| PROMPT |
Output all lines exactly.

| WORKING DATA |

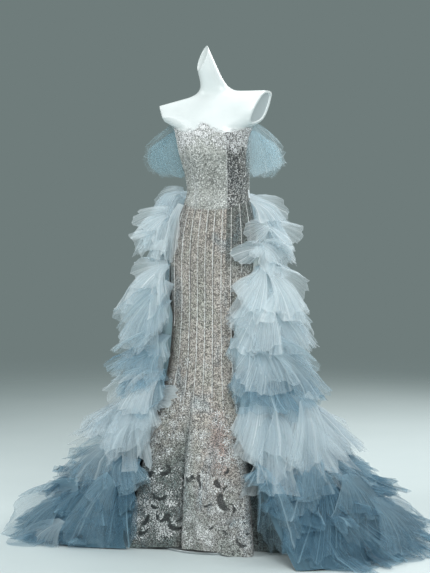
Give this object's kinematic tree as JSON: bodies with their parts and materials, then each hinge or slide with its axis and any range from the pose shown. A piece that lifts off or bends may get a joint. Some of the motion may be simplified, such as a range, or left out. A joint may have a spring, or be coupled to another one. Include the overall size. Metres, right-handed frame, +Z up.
{
  "type": "fishtail gown on a dress form",
  "caption": "Strapless beaded fishtail gown with a tiered tulle train and off-arm puffs, worn by a limbless dress form on a round stand.",
  "frame": {"origin": "centre of the stand base's underside, on the floor", "axes": "+Z up, -Y the way the gown faces, +X the wearer's left"},
  "size_m": [1.3736, 1.0956, 1.5698],
  "materials": {
    "form_shell": "smooth satin white shell",
    "stand_metal": "brushed steel",
    "beaded_bodice": "silver-taupe fabric covered in small beads",
    "beaded_lace": "beaded lace over a taupe ground",
    "zip_tape": "matt woven tape",
    "pale_tulle": "crisp sheer tulle, pale blue",
    "mid_tulle": "crisp sheer tulle, grey blue",
    "deep_tulle": "crisp sheer tulle, deep teal blue"
  },
  "bodies": {
    "root": {"stand_base": "stand_metal", "stand_pole": "stand_metal", "form_socket": "stand_metal", "form_torso": "form_shell", "bodice_front": "beaded_bodice", "bodice_side_left": "beaded_bodice", "bodice_side_right": "beaded_bodice", "bodice_back_left": "beaded_bodice", "bodice_back_right": "beaded_bodice", "back_zip": "zip_tape", "skirt_front": "beaded_lace", "skirt_side_left": "beaded_lace", "skirt_side_right": "beaded_lace", "skirt_back_left": "beaded_lace", "skirt_back_right": "beaded_lace", "train_waistband": "pale_tulle", "train_left": "mid_tulle", "train_right": "mid_tulle", "ruffle_01": "pale_tulle", "ruffle_02": "pale_tulle", "ruffle_03": "pale_tulle", "ruffle_04": "pale_tulle", "ruffle_05": "pale_tulle", "ruffle_06": "pale_tulle", "ruffle_07": "mid_tulle", "ruffle_08": "pale_tulle", "ruffle_09": "mid_tulle", "ruffle_10": "deep_tulle", "ruffle_11": "deep_tulle", "sleeve_left": "mid_tulle", "sleeve_right": "mid_tulle"}
  },
  "joints": []
}
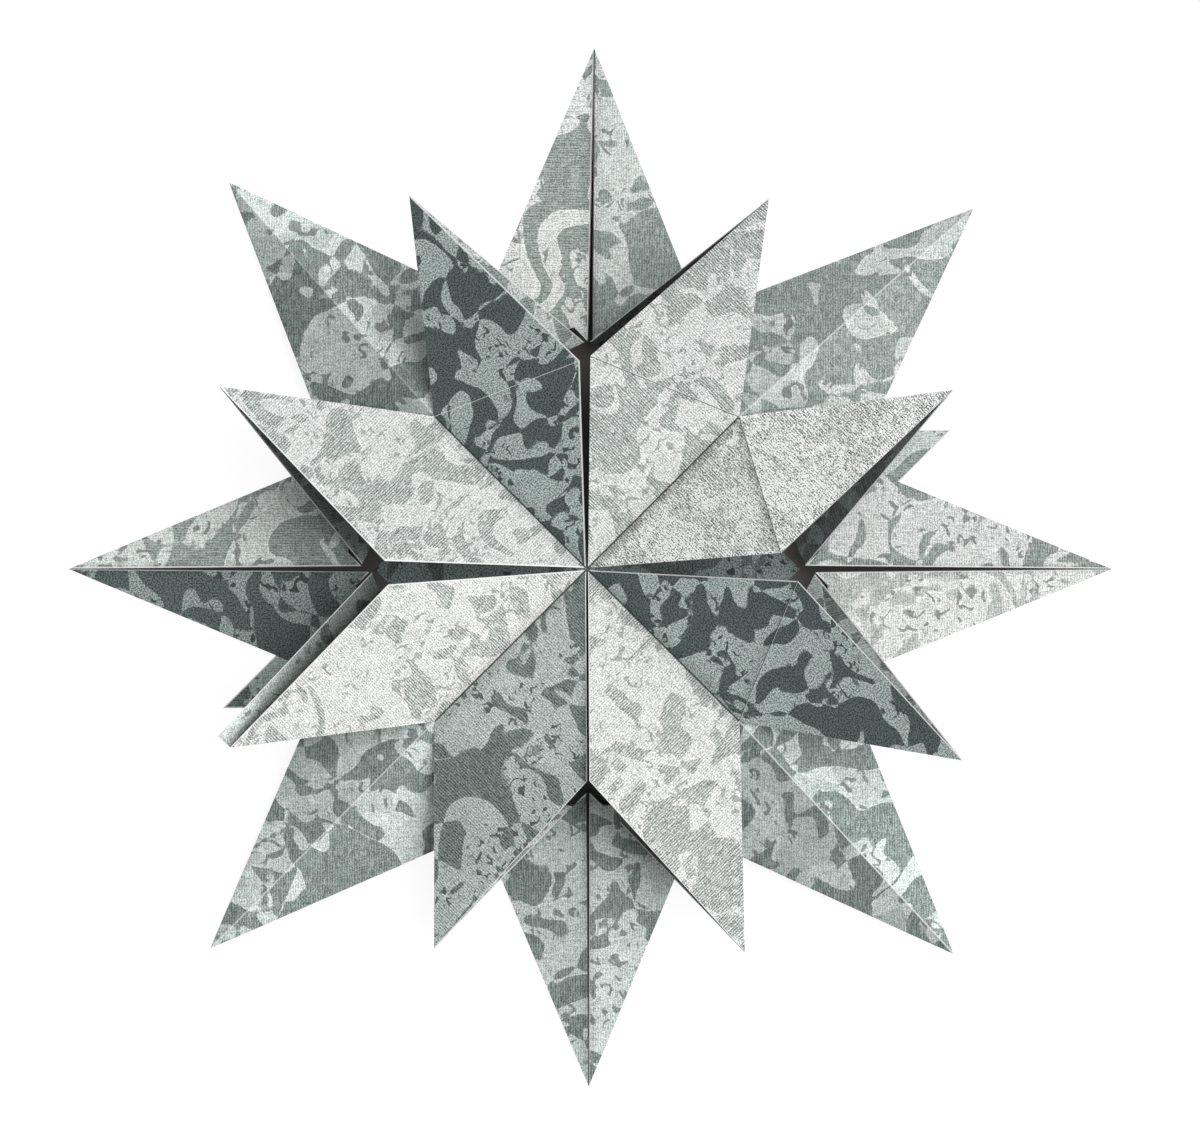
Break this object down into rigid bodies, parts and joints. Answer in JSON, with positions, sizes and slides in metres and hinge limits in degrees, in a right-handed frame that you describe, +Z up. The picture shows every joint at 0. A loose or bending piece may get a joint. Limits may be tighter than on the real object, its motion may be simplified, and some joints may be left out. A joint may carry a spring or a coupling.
{
  "type": "folded paper star",
  "caption": "Many-pointed wall or table star folded from square printed papers: flat kite points with a slit, ridged diagonal points and raised double-layer petals round the middle.",
  "frame": {"origin": "middle of the star, on the surface that it lies on", "axes": "+Z up out of the face of the star, +X towards the east point with the rear tab on its left, +Y towards the north point"},
  "size_m": [0.2264, 0.2253, 0.0337],
  "materials": {
    "point_paper": "uncoated printed paper, grey-green mottled print with linen lines",
    "petal_paper": "uncoated printed paper, pale grey-green mottled print with fine engraved hatch",
    "centre_paper": "uncoated printed paper, grey-green mottled print"
  },
  "bodies": {
    "root": {"centre_square": "centre_paper", "point_east": "point_paper", "point_north": "point_paper", "point_west": "point_paper", "point_south": "point_paper", "point_northeast": "petal_paper", "point_northwest": "petal_paper", "point_southwest": "petal_paper", "point_southeast": "petal_paper"}
  },
  "joints": []
}
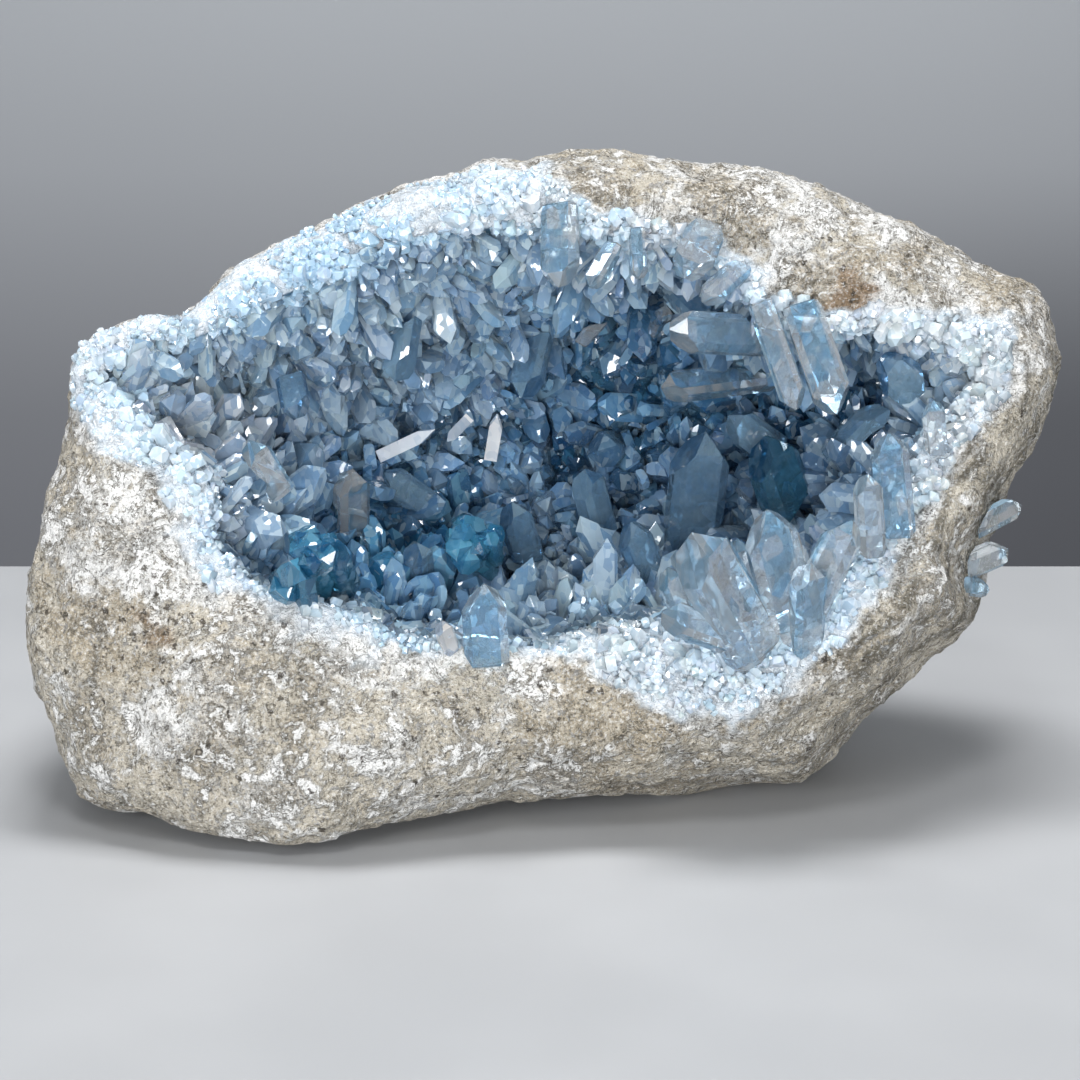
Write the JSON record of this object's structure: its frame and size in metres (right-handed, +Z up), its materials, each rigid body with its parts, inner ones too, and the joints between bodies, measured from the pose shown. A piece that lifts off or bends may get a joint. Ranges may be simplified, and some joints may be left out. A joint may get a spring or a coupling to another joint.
{
  "type": "celestite geode",
  "caption": "Open half nodule of pale limestone whose hollow is lined with blue and clear celestite crystals, standing on its own underside with the mouth forward.",
  "frame": {"origin": "centre of the bounding box's base, on the surface that the stone stands on", "axes": "+Z up, +X along the stone's length, with its mouth towards -Y"},
  "size_m": [0.2554, 0.1494, 0.1546],
  "materials": {
    "limestone": "rough, pitted rock skin",
    "celestite_crust": "crust of small grown-together crystals",
    "celestite_clear": "clear to milky crystal with smooth faces",
    "celestite_blue": "blue crystal with smooth faces",
    "celestite_smoky": "grey-blue crystal with smooth faces"
  },
  "bodies": {
    "root": {"blade_hanging_left": "celestite_clear", "blade_hanging_right": "celestite_clear", "blade_under_roof": "celestite_clear", "column_right_short": "celestite_clear", "column_right_small": "celestite_clear", "column_right_tall": "celestite_clear", "crystal_crust": "celestite_crust", "diamond_small": "celestite_clear", "flash_long": "celestite_clear", "flash_point": "celestite_clear", "flash_short": "celestite_clear", "group_blue_left": "celestite_blue", "group_blue_middle": "celestite_blue", "group_lower_right": "celestite_clear", "group_outer_right": "celestite_clear", "matrix_shell": "limestone", "needle_middle": "celestite_clear", "needle_top_left": "celestite_clear", "needle_top_right": "celestite_clear", "prism_clear_front": "celestite_clear", "prism_dark_blue": "celestite_blue", "prism_dark_left": "celestite_smoky", "prism_floor_left": "celestite_smoky", "prism_floor_middle": "celestite_smoky", "prism_floor_right": "celestite_smoky", "prism_icy_left": "celestite_clear", "prism_left_mouth": "celestite_clear", "prism_lower_inner": "celestite_clear", "prism_lower_left": "celestite_clear", "prism_lying_lower": "celestite_clear", "prism_lying_upper": "celestite_clear", "prism_mouth_top": "celestite_blue", "prism_outer_right": "celestite_clear", "prism_pink_front": "celestite_clear", "prism_pocket_floor": "celestite_smoky", "prism_pocket_roof": "celestite_smoky", "prism_slate_left": "celestite_smoky", "prism_standing_block": "celestite_smoky", "prism_top_blunt": "celestite_clear", "prism_wall_far_left": "celestite_smoky", "prism_wall_left": "celestite_smoky", "prism_wall_middle": "celestite_smoky", "tablet_grey_left": "celestite_smoky"}
  },
  "joints": []
}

| SOLUTION TO THIS EXERCISE |
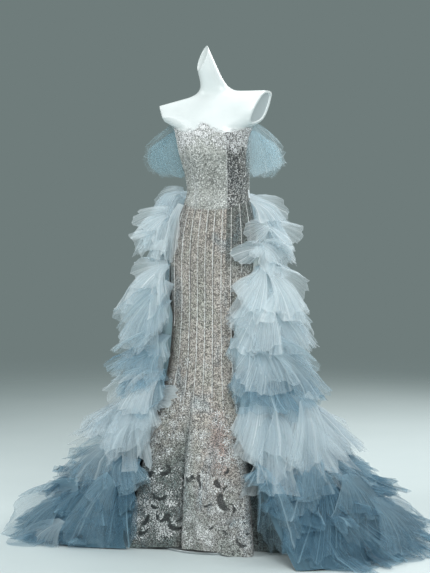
Give this object's kinematic tree as JSON: bodies with their parts and materials, then each hinge or slide with its axis and any range from the pose shown. A piece that lifts off or bends may get a joint. Some of the motion may be simplified, such as a range, or left out. A joint may have a spring, or be coupled to another one. Include the overall size. Metres, right-handed frame, +Z up.
{
  "type": "fishtail gown on a dress form",
  "caption": "Strapless beaded fishtail gown with a tiered tulle train and off-arm puffs, worn by a limbless dress form on a round stand.",
  "frame": {"origin": "centre of the stand base's underside, on the floor", "axes": "+Z up, -Y the way the gown faces, +X the wearer's left"},
  "size_m": [1.3736, 1.0956, 1.5698],
  "materials": {
    "form_shell": "smooth satin white shell",
    "stand_metal": "brushed steel",
    "beaded_bodice": "silver-taupe fabric covered in small beads",
    "beaded_lace": "beaded lace over a taupe ground",
    "zip_tape": "matt woven tape",
    "pale_tulle": "crisp sheer tulle, pale blue",
    "mid_tulle": "crisp sheer tulle, grey blue",
    "deep_tulle": "crisp sheer tulle, deep teal blue"
  },
  "bodies": {
    "root": {"stand_base": "stand_metal", "stand_pole": "stand_metal", "form_socket": "stand_metal", "form_torso": "form_shell", "bodice_front": "beaded_bodice", "bodice_side_left": "beaded_bodice", "bodice_side_right": "beaded_bodice", "bodice_back_left": "beaded_bodice", "bodice_back_right": "beaded_bodice", "back_zip": "zip_tape", "skirt_front": "beaded_lace", "skirt_side_left": "beaded_lace", "skirt_side_right": "beaded_lace", "skirt_back_left": "beaded_lace", "skirt_back_right": "beaded_lace", "train_waistband": "pale_tulle", "train_left": "mid_tulle", "train_right": "mid_tulle", "ruffle_01": "pale_tulle", "ruffle_02": "pale_tulle", "ruffle_03": "pale_tulle", "ruffle_04": "pale_tulle", "ruffle_05": "pale_tulle", "ruffle_06": "pale_tulle", "ruffle_07": "mid_tulle", "ruffle_08": "pale_tulle", "ruffle_09": "mid_tulle", "ruffle_10": "deep_tulle", "ruffle_11": "deep_tulle", "sleeve_left": "mid_tulle", "sleeve_right": "mid_tulle"}
  },
  "joints": []
}
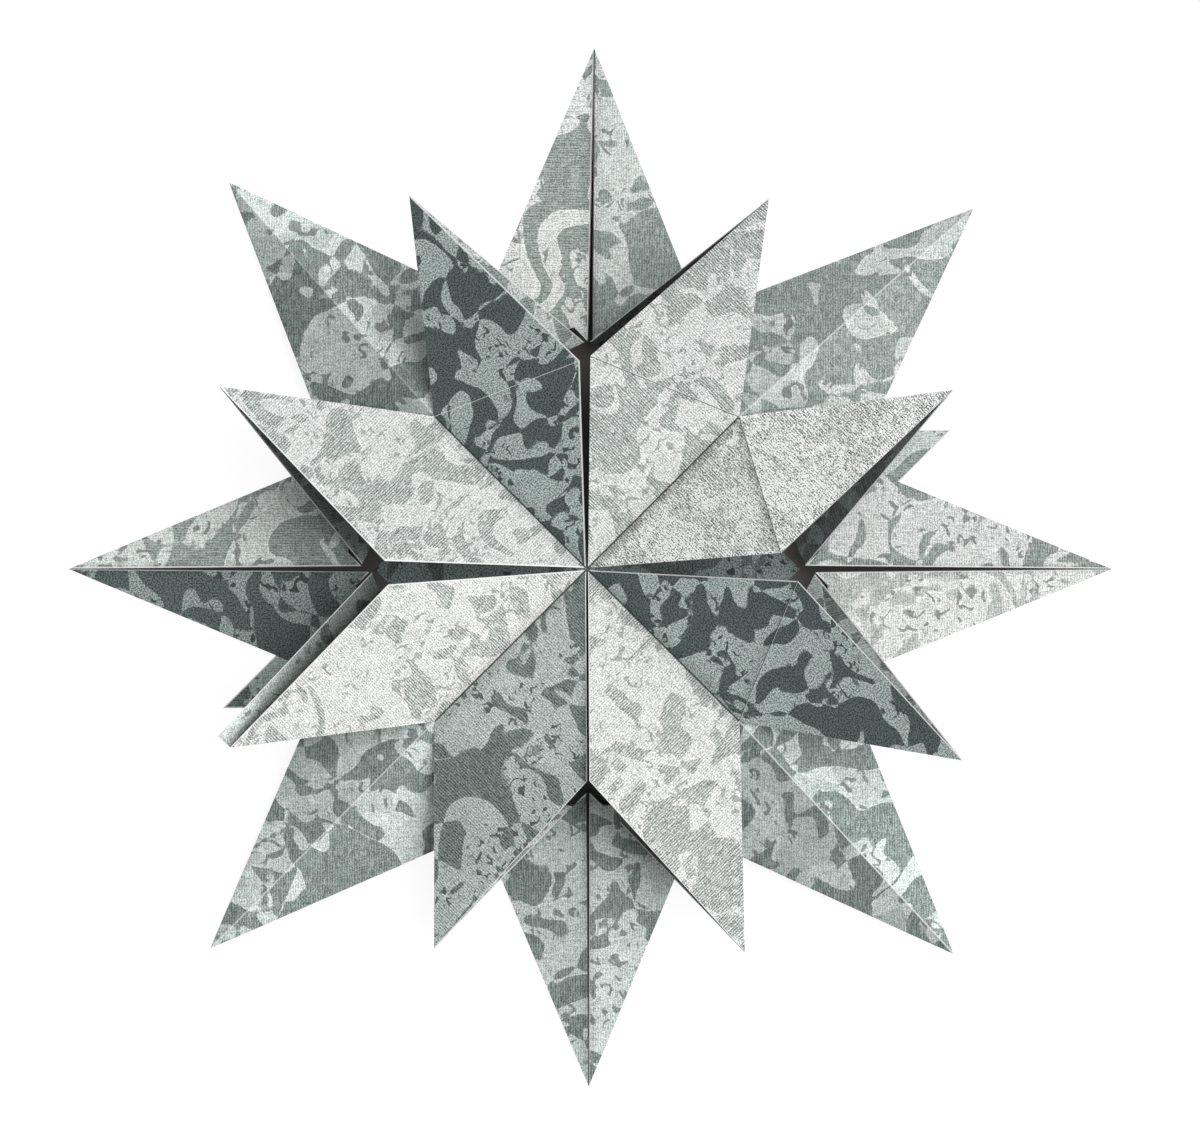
Break this object down into rigid bodies, parts and joints. Answer in JSON, with positions, sizes and slides in metres and hinge limits in degrees, in a right-handed frame that you describe, +Z up. The picture shows every joint at 0. A loose or bending piece may get a joint. Limits may be tighter than on the real object, its motion may be simplified, and some joints may be left out. A joint may carry a spring or a coupling.
{
  "type": "folded paper star",
  "caption": "Many-pointed wall or table star folded from square printed papers: flat kite points with a slit, ridged diagonal points and raised double-layer petals round the middle.",
  "frame": {"origin": "middle of the star, on the surface that it lies on", "axes": "+Z up out of the face of the star, +X towards the east point with the rear tab on its left, +Y towards the north point"},
  "size_m": [0.2264, 0.2253, 0.0337],
  "materials": {
    "point_paper": "uncoated printed paper, grey-green mottled print with linen lines",
    "petal_paper": "uncoated printed paper, pale grey-green mottled print with fine engraved hatch",
    "centre_paper": "uncoated printed paper, grey-green mottled print"
  },
  "bodies": {
    "root": {"centre_square": "centre_paper", "point_east": "point_paper", "point_north": "point_paper", "point_west": "point_paper", "point_south": "point_paper", "point_northeast": "petal_paper", "point_northwest": "petal_paper", "point_southwest": "petal_paper", "point_southeast": "petal_paper"}
  },
  "joints": []
}
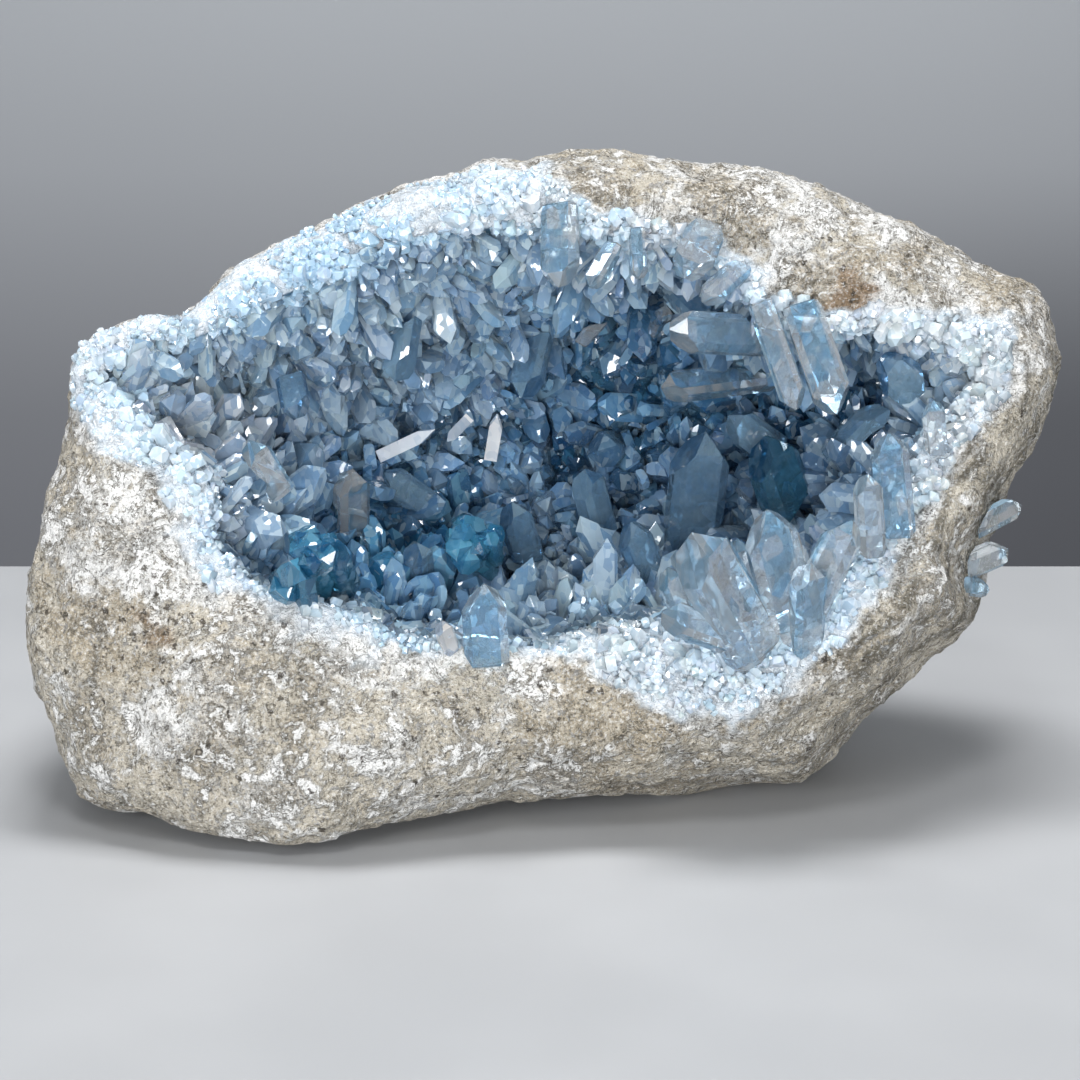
Write the JSON record of this object's structure: its frame and size in metres (right-handed, +Z up), its materials, each rigid body with its parts, inner ones too, and the joints between bodies, measured from the pose shown. A piece that lifts off or bends may get a joint. Ranges may be simplified, and some joints may be left out. A joint may get a spring or a coupling to another joint.
{
  "type": "celestite geode",
  "caption": "Open half nodule of pale limestone whose hollow is lined with blue and clear celestite crystals, standing on its own underside with the mouth forward.",
  "frame": {"origin": "centre of the bounding box's base, on the surface that the stone stands on", "axes": "+Z up, +X along the stone's length, with its mouth towards -Y"},
  "size_m": [0.2554, 0.1494, 0.1546],
  "materials": {
    "limestone": "rough, pitted rock skin",
    "celestite_crust": "crust of small grown-together crystals",
    "celestite_clear": "clear to milky crystal with smooth faces",
    "celestite_blue": "blue crystal with smooth faces",
    "celestite_smoky": "grey-blue crystal with smooth faces"
  },
  "bodies": {
    "root": {"blade_hanging_left": "celestite_clear", "blade_hanging_right": "celestite_clear", "blade_under_roof": "celestite_clear", "column_right_short": "celestite_clear", "column_right_small": "celestite_clear", "column_right_tall": "celestite_clear", "crystal_crust": "celestite_crust", "diamond_small": "celestite_clear", "flash_long": "celestite_clear", "flash_point": "celestite_clear", "flash_short": "celestite_clear", "group_blue_left": "celestite_blue", "group_blue_middle": "celestite_blue", "group_lower_right": "celestite_clear", "group_outer_right": "celestite_clear", "matrix_shell": "limestone", "needle_middle": "celestite_clear", "needle_top_left": "celestite_clear", "needle_top_right": "celestite_clear", "prism_clear_front": "celestite_clear", "prism_dark_blue": "celestite_blue", "prism_dark_left": "celestite_smoky", "prism_floor_left": "celestite_smoky", "prism_floor_middle": "celestite_smoky", "prism_floor_right": "celestite_smoky", "prism_icy_left": "celestite_clear", "prism_left_mouth": "celestite_clear", "prism_lower_inner": "celestite_clear", "prism_lower_left": "celestite_clear", "prism_lying_lower": "celestite_clear", "prism_lying_upper": "celestite_clear", "prism_mouth_top": "celestite_blue", "prism_outer_right": "celestite_clear", "prism_pink_front": "celestite_clear", "prism_pocket_floor": "celestite_smoky", "prism_pocket_roof": "celestite_smoky", "prism_slate_left": "celestite_smoky", "prism_standing_block": "celestite_smoky", "prism_top_blunt": "celestite_clear", "prism_wall_far_left": "celestite_smoky", "prism_wall_left": "celestite_smoky", "prism_wall_middle": "celestite_smoky", "tablet_grey_left": "celestite_smoky"}
  },
  "joints": []
}